Creating Videos from Other Documents

In order to create a video from a Google Slide deck or PowerPoint presentation, the slides should be converted to a set of images. We recommend using the PNG format for these images. In order to get the script for the video, we suggest putting the script for each slide in the speaker notes section of that slide. Several of the following features for video generation are in our package ariExtra (https://github.com/jhudsl/ariExtra). The speaker notes of slides can be extracted using rgoogleslides for Google Slides via the API or using readOffice/officer to read from PowerPoint documents. Google Slides can be downloaded as a PDF and converted to PNGs using the pdftools package. The ariExtra package also has a pptx_notes function for reading PowerPoint notes. Converting PowerPoint files to PDF can be done using LibreOffice and the docxtractr package which contains the necessary wrapper functions.

To demonstrate this, we use an example PowerPoint is located on Figshare (https://figshare.com/articles/presentation/Example_PowerPoint_for_ari/8865230). We can convert the PowerPoint to PDF, then to a set of PNG images, then extract the speaker notes.

have_libreoffice = function() {
  x = try({docxtractr:::lo_assert()}, silent = TRUE)
  !inherits(x, "try-error")
}
if (have_libreoffice()) {
  pptx = tempfile(fileext = ".pptx")
  download.file(
    paste0("https://s3-eu-west-1.amazonaws.com/", 
           "pfigshare-u-files/16252631/ari.pptx"),
    destfile = pptx)
  result = try({
    pptx_to_ari(pptx, open = FALSE)
  }, silent = TRUE)
  soffice_config_issue = inherits(result, "try-error")
  if (soffice_config_issue) {
    ariExtra:::fix_soffice_library_path()
    result = try({
      pptx_to_ari(pptx, open = FALSE)
    }, silent = TRUE)    
  }
  if (!inherits(result, "try-error")) {
    print(result[c("images", "script")])
  }
}
#> Getting Notes from PPTX
#> Converting PPTX to PDF
#> Converting PDF to PNGs
#> Converting page 1 to /var/folders/1s/wrtqcpxn685_zk570bnx9_rr0000gr/T//RtmpeDKFCU/file139a26a04a43a.png... done!
#> Converting page 2 to /var/folders/1s/wrtqcpxn685_zk570bnx9_rr0000gr/T//RtmpeDKFCU/file139a256ba1236.png... done!
#> Making output_file directories
#> $images
#> [1] "/private/var/folders/1s/wrtqcpxn685_zk570bnx9_rr0000gr/T/RtmpeDKFCU/file139a25201c3b5_files/slide_00001.png"
#> [2] "/private/var/folders/1s/wrtqcpxn685_zk570bnx9_rr0000gr/T/RtmpeDKFCU/file139a25201c3b5_files/slide_00002.png"
#> 
#> $script
#> [1] "Sometimes it’s hard for an instructor to take the time to record their lectures.  For example, I’m in a coffee shop and it may be loud."
#> [2] "Here is an example of a plot with really small axes.  We plot the x versus the y-variables and a smoother between them."

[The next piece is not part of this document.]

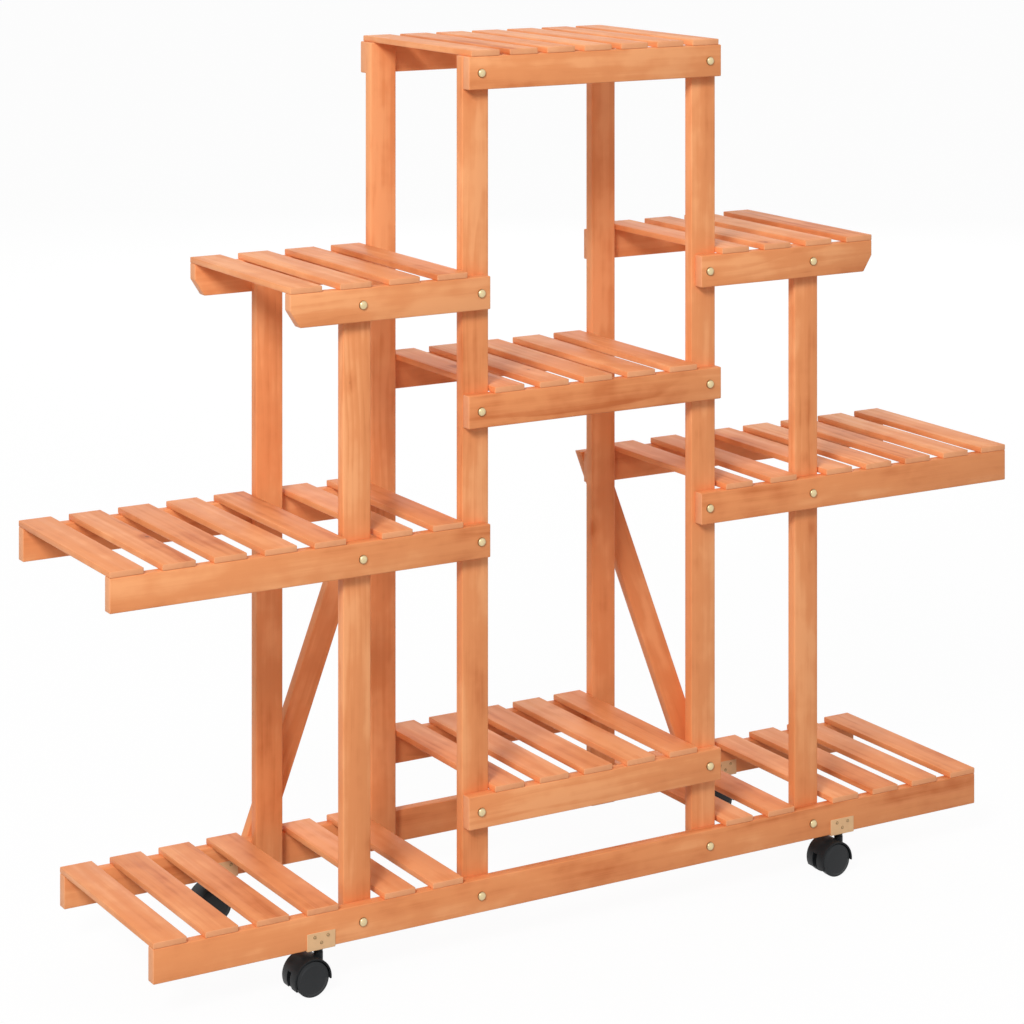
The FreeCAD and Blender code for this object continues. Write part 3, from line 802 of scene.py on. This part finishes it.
def hoodArch(half):
    # the web and fender: a T section, (along the axle, across from it), swept over the wheels
    webHalf, inside, outside = hood["webHalf"], hood["innerRadius"], hood["outerRadius"]
    edge, fillet, share, lip = hood["edge"], hood["fillet"], hood["edgeRound"], hood["lip"]
    flank = [
        (webHalf, hood["webFoot"]), (webHalf, inside - fillet),
        (webHalf + fillet * share, inside - fillet * share), (webHalf + fillet, inside),
        (half - edge * lip, inside), (half, inside + edge * lip), (half, outside - edge),
        (half - edge * share, outside - edge * share), (half - edge, outside),
    ]
    section = flank + [(-along, across) for along, across in flank[::-1]]
    dip = math.radians(hood["dip"])
    bm = bmesh.new()
    chain = [
        bm.verts.new((across * math.cos(dip), along, -across * math.sin(dip)))
        for along, across in section
    ]
    first = [bm.edges.new((chain[index - 1], chain[index])) for index in range(len(chain))]
    swept = bmesh.ops.spin(bm, geom=chain + first, cent=(0, 0, 0), axis=(0, -1, 0),
                           angle=math.radians(hood["sweep"]), steps=hood["sweepSteps"])
    last = [item for item in swept["geom_last"] if isinstance(item, bmesh.types.BMEdge)]
    for rim in (first, last):
        bmesh.ops.contextual_create(bm, geom=rim)
    bmesh.ops.recalc_face_normals(bm, faces=bm.faces)
    return bm


def makeHood(node):
    low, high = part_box(node)
    axleLow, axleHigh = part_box(node.replace("hood", "axle"))
    centre = Vector((
        (axleLow.x + axleHigh.x) / 2, (low.y + high.y) / 2, (axleLow.z + axleHigh.z) / 2))
    stemLow, stemHigh = [
        box for box in islands("caster_stems")
        if low.x < box[0].x < high.x and low.y < box[0].y < high.y
    ][0]
    stemPlace = Vector(((stemLow.x + stemHigh.x) / 2, (stemLow.y + stemHigh.y) / 2, 0)) - centre
    half, webHalf, outside = (high.y - low.y) / 2, hood["webHalf"], hood["outerRadius"]
    foot, top = hood["neckFoot"] - centre.z, high.z - centre.z
    steps, past = hood["steps"], hood["past"]

    # a boss for the axle and a neck for the stem, and the holes in both
    boss = roundBar(hood["bossRadius"], -webHalf, webHalf, "Y", steps)
    neck = roundBar(hood["neckRadius"], foot, top, "Z", steps, topChamfer=hood["neckChamfer"])
    bore = roundBar(hood["boreRadius"], stemLow.z - centre.z, top + past, "Z", steps)
    hole = roundBar(hood["axleRadius"], -half, half, "Y", steps)
    for part in (neck, bore):
        bmesh.ops.translate(part, vec=(stemPlace.x, stemPlace.y, 0), verts=part.verts)

    # the stem stands ahead of the axle, so the slot is on the other side of it
    behind = -1 if stemPlace.x > 0 else 1
    reach = hood["slotDeep"] + past
    slot = bmesh.new()
    bmesh.ops.create_cube(slot, size=1)
    bmesh.ops.scale(slot, vec=(reach, hood["slotHalf"] * 2, outside + hood["slotTop"]),
                    verts=slot.verts)
    slotPlace = (behind * (outside + past - reach / 2), 0, (hood["slotTop"] - outside) / 2)
    bmesh.ops.translate(slot, vec=slotPlace, verts=slot.verts)

    bm = hoodArch(half)
    for part in (boss, neck):
        bm = carved(bm, part, "UNION")
    for part in (bore, hole, slot):
        bm = carved(bm, part, "DIFFERENCE")
    bmesh.ops.translate(bm, vec=centre, verts=bm.verts)
    addPiece(node + "_moulding", bm, [hoodPlastic], hood["smooth"], node)


stems = {
    "collarFoot": 44.3 * mm,
    "collarTop": 48.3 * mm,
    "collarEase": 0.5 * mm,
    "pinRadius": 3 * mm,
    "pinChamfer": 0.5 * mm,
    "steps": 32,
    "smooth": 35,
}


def makeStems():
    # a plain pin below and a square spigot above, both steel, with a black collar between
    bm = bmesh.new()
    foot, top, radius = stems["collarFoot"], stems["collarTop"], stems["pinRadius"]
    steps, ease = stems["steps"], stems["collarEase"]
    for low, high in islands("caster_stems"):
        middle = (low + high) / 2
        tall, across = high.z - top, radius * math.sqrt(2)      # the spigot fits the pin's circle
        spigot = bmesh.ops.create_cube(bm, size=1)["verts"]
        bmesh.ops.scale(bm, vec=(across, across, tall), verts=spigot)
        bmesh.ops.translate(bm, vec=(middle.x, middle.y, high.z - tall / 2), verts=spigot)
        pin = roundBar(radius, low.z, foot, "Z", steps, footChamfer=stems["pinChamfer"])
        collar = roundBar((high.x - low.x) / 2, foot, top, "Z", steps, ease, ease)
        for face in collar.faces:
            face.material_index = 1
        for part in (pin, collar):
            bmesh.ops.translate(part, vec=(middle.x, middle.y, 0), verts=part.verts)
            joined(bm, part)
    addPiece("stems_with_collars", bm, [steel, hoodPlastic], stems["smooth"],
             "caster_stems")


brackets = {
    "ease": 0.4 * mm,
    "easeSteps": 2,
    "sharpAngle": 40,
    "smooth": 30,
}


def makeBrackets():
    bm = mergedCopy("caster_brackets")
    piece = addPiece("corner_brackets", bm, [bracketPaint], brackets["smooth"],
                     "caster_brackets")
    ease = piece.modifiers.new("ease", "BEVEL")
    ease.width = brackets["ease"]
    ease.segments = brackets["easeSteps"]
    ease.limit_method = "ANGLE"
    ease.angle_limit = math.radians(brackets["sharpAngle"])


for node in sorted(nodes):
    if node.startswith("wheel_"):
        makeWheel(node)
    if node.startswith("caster_hood_"):
        makeHood(node)
    if node.startswith("caster_axle_"):
        nodes[node].material_slots[0].material = steel
makeStems()
makeBrackets()
print("casters and brackets fitted")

This can be passed to ari_spin.

For Google Slides, the slide deck can be downloaded as a PowerPoint and the previous steps can be used, however it can also be downloaded directly as a PDF. We will use the same presentation, but uploaded to Google Slides. The ariExtra package has the function gs_to_ari to wrap this functionality (as long as link sharing is turned on), where we can pass the Google identifier:

gs_doc = ariExtra::gs_to_ari("14gd2DiOCVKRNpFfLrryrGG7D3S8pu9aZ")
#> Converting page 1 to /var/folders/1s/wrtqcpxn685_zk570bnx9_rr0000gr/T//RtmpeDKFCU/file139a263bce78.png... done!
#> Converting page 2 to /var/folders/1s/wrtqcpxn685_zk570bnx9_rr0000gr/T//RtmpeDKFCU/file139a240702b7a.png... done!
gs_doc[c("images", "script")]
#> $images
#> [1] "/private/var/folders/1s/wrtqcpxn685_zk570bnx9_rr0000gr/T/RtmpeDKFCU/file139a243677a3_files/slide_00001.png"
#> [2] "/private/var/folders/1s/wrtqcpxn685_zk570bnx9_rr0000gr/T/RtmpeDKFCU/file139a243677a3_files/slide_00002.png"
#> 
#> $script
#> [1] "Sometimes it’s hard for an instructor to take the time to record their lectures.  For example, I’m in a coffee shop and it may be loud."
#> [2] "Here is an example of a plot with really small axes.  We plot the x versus the y-variables and a smoother between them."

Note, as Google provides a PDF version of the slides, this obviates the LibreOffice dependency.

Alternatively, the notes can be extracted using rgoogleslides and for Google Slides via the API, but requires authentication, so we will omit it here. Thus, we should be able to create videos using R Markdown, Google Slides, or PowerPoint presentations in an automatic fashion.